British ocean rower and adventurer

John Fairfax (21 May 1937 – 8 February 2012) was a British ocean rower and adventurer who, in 1969, rowed across the Atlantic and became the first person to row solo across an ocean. He subsequently went on to become the first to row the Pacific Ocean (with Sylvia Cook) in 1971 and 1972.

==Early life==

Fairfax was born on 21 May 1937 in Rome, Italy to an English father and Bulgarian mother. As a child he was expelled from the Italian Boy Scouts for opening fire, with a revolver, on a hut containing other Scouts. Soon after, he and his mother moved to Argentina where, aged thirteen, he left home to live in the jungle "like Tarzan", surviving by hunting and bartering skins with local peasants. Also as a teenager, he read of Frank Samuelsen and George Harbo's famous row across the Atlantic Ocean (then the only ocean to have been rowed) and knew that someday he would row across the Atlantic. At the age of 20 Fairfax considered suicide by confronting a jaguar. Changing his mind, he shot the animal and sold its skin. Subsequent activities included stints as an apprentice pirate and the running of a mink farm.

==Travels in the Americas==

In 1959, Fairfax flew to New York City and drove across America to San Francisco. When he ran out of money, Fairfax decided to return to his mother in Argentina by bike. He got as far as Guatemala and then hitchhiked on to Panama.

After a brief spell as a sailor on a Colombian boat he returned to Panama where he fell in with pirates and ended up spending three years smuggling guns, whiskey and cigarettes. After a dramatic escape from the pirates and the authorities, he returned to Argentina on horseback.

Back in Argentina he first read of Chay Blyth and John Ridgway's successful row across the Atlantic and realised that if he wanted to be the first person to row solo across the Atlantic he would have to do it soon.

==Atlantic crossing==

After returning to England, it took Fairfax two years to prepare for the row. On 19 July 1969 he became the first person to row solo across an ocean when he arrived in Florida having set off from the Canary Islands. The self-righting and self-bailing boat Britannia, now located in the National Maritime Museum Cornwall, was designed by Uffa Fox. The row took 180 days.

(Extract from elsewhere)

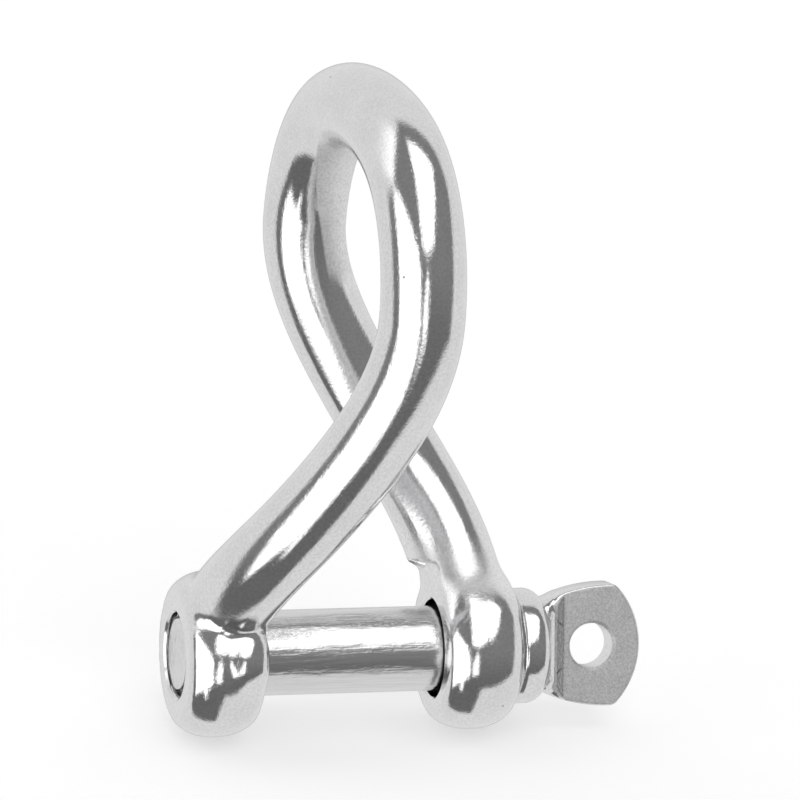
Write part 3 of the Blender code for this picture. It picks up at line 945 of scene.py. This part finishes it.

Upon completion of his row he received a message of congratulations from the crew of Apollo 11 who had walked on the Moon the day after he had completed his voyage. In their letter the crew stated:

"Yours, however, was the accomplishment of one resourceful individual, while ours depended upon the help of thousands of dedicated workers in the United States and all over the world. As fellow explorers, we salute you on this great occasion."

==Pacific crossing==

Two years later in 1971 he set off with Sylvia Cook from San Francisco in an attempt to row across the Pacific Ocean in their boat Britannia II. Cook had replied to a personal ad that Fairfax had put in The Times when looking for support for his first row. The pair arrived at Hayman Island in Australia 361 days later, in the process becoming the first people to row across the Pacific, and Cook becoming the first woman to row across an ocean.

==Later life==

He was a subject of the television programme This Is Your Life in January 1970 when he was surprised by Eamonn Andrews.

He and his wife moved to Las Vegas in 1992 after a hurricane hit Florida. Fairfax was an expert at baccarat and frequented the casinos in Las Vegas.

Fairfax died on 8 February 2012, at the age of 74 in Henderson, Nevada.